Goalie Anton Khudobin, proud son of Ust-Kamenogorsk, Kazakhstan, grew up some 200 miles from where the meteor caused such havoc on Friday in the Chelyabinsk region. Khudobin said he was thankful that both of his parents were nowhere near where the meteor left a large crater and reports of more than 1,000 injuries.

“It’s only what I saw in the media, ‘’ said Khudobin, chatting after the morning workout. “One friend sent me a message that a meteor just landed. And a picture. And it’s this huge hole [in the ground]. But [initially] I don’t know if it’s true or not.’’

The site, Khudobin said, is some three hours’ drive from his home.

“It’s really close,’’ he said. “I don’t know how scary it is. I heard the sound was really bad. I heard windows blew out in apartment buildings.’’

Upon hearing the news, and seeing pictures over the Internet, Khudobin wasn’t sure what to think.

“A buddy posted a picture and I figured, ‘Oh, he’s probably joking . . . oh, it was just the sky, whatever . . . clouds.’ And after I saw the [posted] comments, you can go the video on YouTube, and after I watched the video. Everybody is safe . . . I hope everything is fine. I hope everybody is safe.’’

Concern over the incident, said Khudobin, reminded him of all the e-mails he received last weekend, friends from across the world inquiring how he was coping in the 2 feet of snow that fell in Boston.


“Everybody was talking to me, asking, ‘Are you safe, is everything OK?’ ’’ he said. “That’s kind of the same. They are in front of the world news right now. But I do my job here. They do their job there. And I hope everybody is going to be fine.’’

Quick with a compliment

Following his club’s morning workout, Sabres coach Lindy Ruff said the Bruins are among the best clubs in the NHL, and likely the best in the Eastern Conference.

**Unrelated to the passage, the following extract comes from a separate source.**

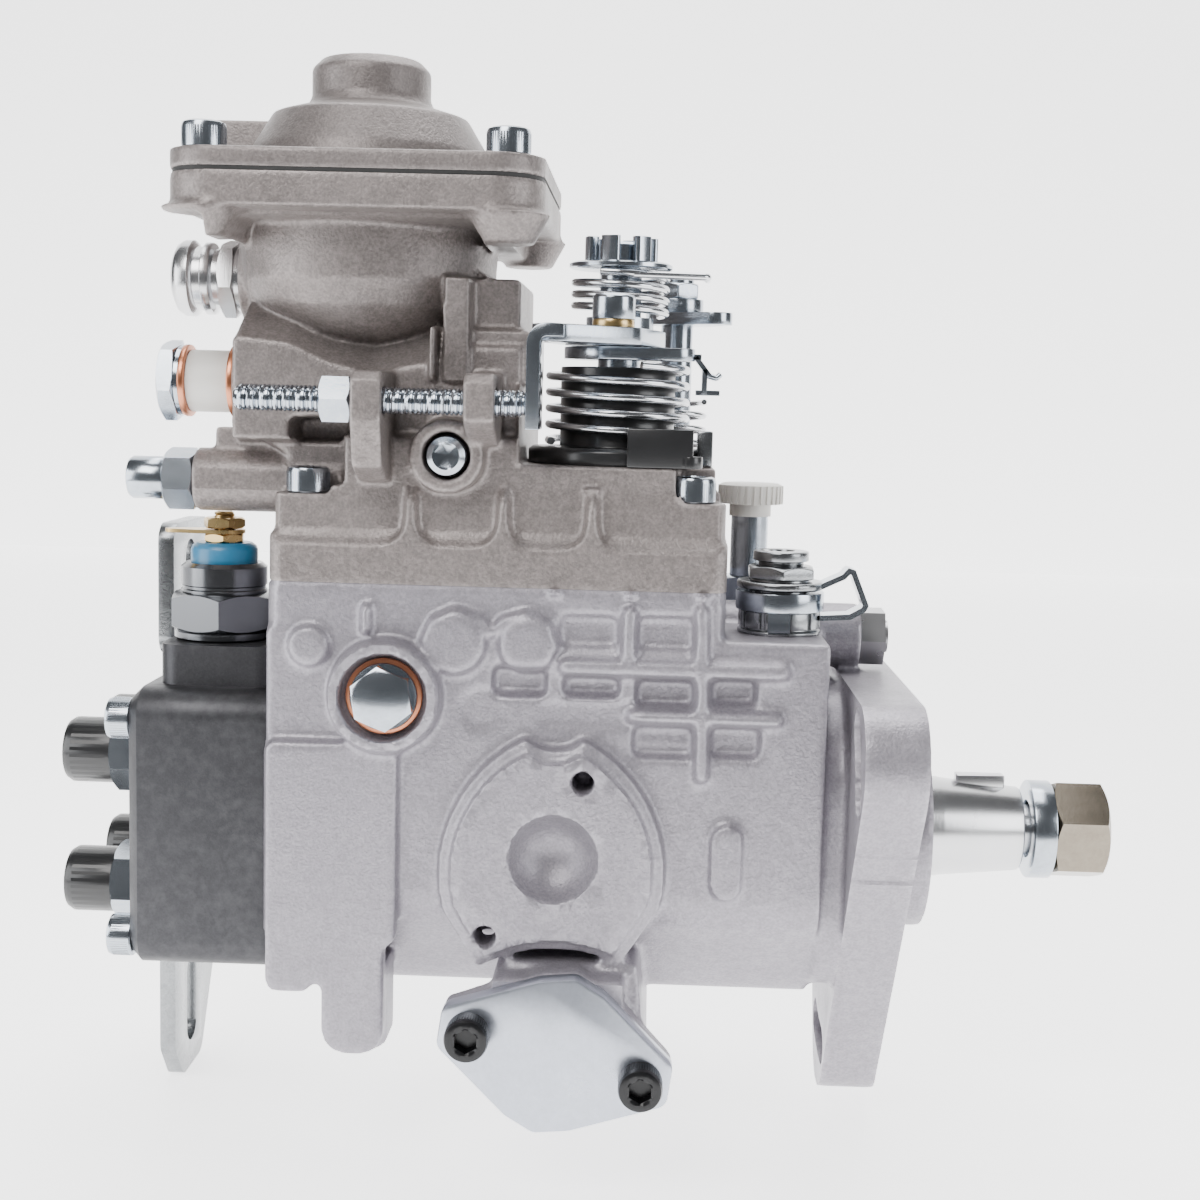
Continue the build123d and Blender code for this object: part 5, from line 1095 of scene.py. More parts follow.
@dataclass(frozen=True)
class HousingRelief:
    """Ribs, pads and pockets cast on the near flank of the housing.

    The flank is reshaped within fields, apart from kept. raised and sunk are measured from plain.
    """

    plain: float = -41.0
    nearest: float = -45.5
    farthest: float = -39.5
    facing: float = 0.4
    fields: tuple = (
        Field(0, (-147.0, 26.5), (-45.0, 60.8)),
        Field(0, (-46.0, 18.0), (-22.0, 49.6)),
        Field(0, (-116.0, 18.0), (-45.0, 27.0)),
    )
    kept: tuple = (Bead(0, 13.2, ((-121.3, 36.6),)), Bead(0, 28.5, ((-81.8, 0.6),)))
    raised: tuple = (
        Bead(2.5, 1.2, ((-125.8, 51.6), (-125.8, 56.3))),
        Bead(2.2, 4.7, ((-139.0, 47.4),)),
        Bead(3.0, 7.2, ((-105.6, 49.2),)),
        Bead(3.0, 6.5, ((-88.9, 49.0),)),
        Bead(2.5, 0.8, ((-112.9, 48.8), (-110.6, 54.2), (-105.6, 56.6), (-99.8, 54.8), (-97.1, 51.2))),
        Bead(2.5, 0.8, ((-97.1, 51.2), (-94.6, 54.6), (-89.3, 56.2), (-84.4, 54.0), (-82.4, 48.9))),
        Bead(2.5, 1.8, ((-80.0, 44.5), (-30.8, 44.5))),
        Bead(2.5, 1.6, ((-65.8, 46.6), (-65.8, 57.0))),
        Bead(2.5, 1.6, ((-49.6, 57.8), (-48.5, 20.0))),
        Bead(2.5, 1.5, ((-64.5, 33.5), (-31.8, 33.5))),
    )
    sunk: tuple = (
        Field(-1.8, (-81.6, 48.9), (-68.5, 56.0)),
        Field(-1.8, (-64.0, 48.7), (-50.8, 56.2)),
        Field(-3.4, (-96.8, 37.2), (-84.5, 43.7)),
        Field(-3.4, (-80.6, 37.3), (-67.8, 42.2)),
        Field(-3.4, (-64.0, 35.5), (-50.3, 41.9)),
        Field(-3.4, (-47.0, 36.3), (-36.5, 42.4)),
        Field(-2.8, (-64.4, 23.8), (-50.3, 31.0)),
        Field(-2.8, (-46.7, 24.3), (-35.3, 31.2)),
        Bead(-0.5, 4.9, ((-99.2, 33.9),)),
        Field(-0.6, (-86.0, 30.2), (-64.0, 36.4)),
    )

    @staticmethod
    def extend(shape: Shape) -> None:
        """Adds the raised rim of the near pivot bolt's seat.

        Args:
            shape: the housing's shape.
        """
        rim = turned((13.4, -1.0), (13.0, 5.0), (12.0, 6.0), (10.2, 6.0), (9.9, 5.4), (9.9, -1.0))
        x, z = LAYOUT.pivot
        shape.rings(rim, seat(x, -LAYOUT.wall, z, Way.NEAR), 72, loop=True)

    def carve(self, points: np.ndarray, facing: np.ndarray) -> None:
        """Moves the flank's points to the forms' heights.

        Args:
            points: the casting's points in millimetres, changed in place.
            facing: how far each point's skin faces away from the near side, from -1 to 1.
        """
        x, y, z = points.T
        share = spread(self.fields, x, z) * (1.0 - spread(self.kept, x, z))
        rise = np.max([form.height * soft(form.gap(x, z)) for form in self.raised], axis=0)
        sink = np.min([form.height * soft(form.gap(x, z)) for form in self.sunk], axis=0)
        moved = (y > self.nearest) & (y < self.farthest) & (facing < self.facing)
        target = self.plain - rise - sink
        points[:, 1] = np.where(moved, y + share * (target - y), y)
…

“I think that group of six defensemen is tough,’’ said Ruff, his club struggling mightily. “I think with [Zdeno] Chara back there playing half the game, one of the best defenders in the league, one of the strongest. They have excellent team speed, maybe the best team speed in the league.’’

Apprised of Ruff’s comments, Julien said increasing speed was a team objective.

“It’s part of our game that we’ve tried to work on,’’ he said. “I said at the beginning of the year that our breakouts were pretty good over the years but that our neutral zone could use some work. We have worked on our neutral-zone counters and certainly that has helped. We’ve got some players that have come into their own and have some speed up front and that certainly helps.

“Guess you take the compliments when they come your way, right?’’

The speed, said Julien, has improved among individuals, as well as in the overall transition game.

“I think if you look at a guy like [Milan] Lucic last year, and look at him this year, he is skating so much better,’’ Julien said. “So, those are the kind of guys that make it happen. You know [Rich] Peverley’s got great speed and you can add Chris Bourque to that group. He is a good little skater and he is coming into his own. And the fourth line, we have a guy like [Daniel] Paille who skates the way he does. Then [Tyler] Seguin, Bergy, Marchand, I think they are all pretty good skaters. We like to think we are a pretty quick team, but we also have had to work at that.’’

Newtown visit

Julien, along with a number of his players, including Bourque, Andrew Ference, Dougie Hamilton, Aaron Johnson, Adam McQuaid, Paille, and Peverley, will visit the families affected by the Sandy Hook tragedy on Monday in Newtown, Conn. In addition, the team will honor Sandy Hook vice principal Natalie Green Hammond at the game against the Montreal Canadiens March 3 at TD Garden. Green Hammond, a lifelong Bruins fan, will drop the ceremonial first puck.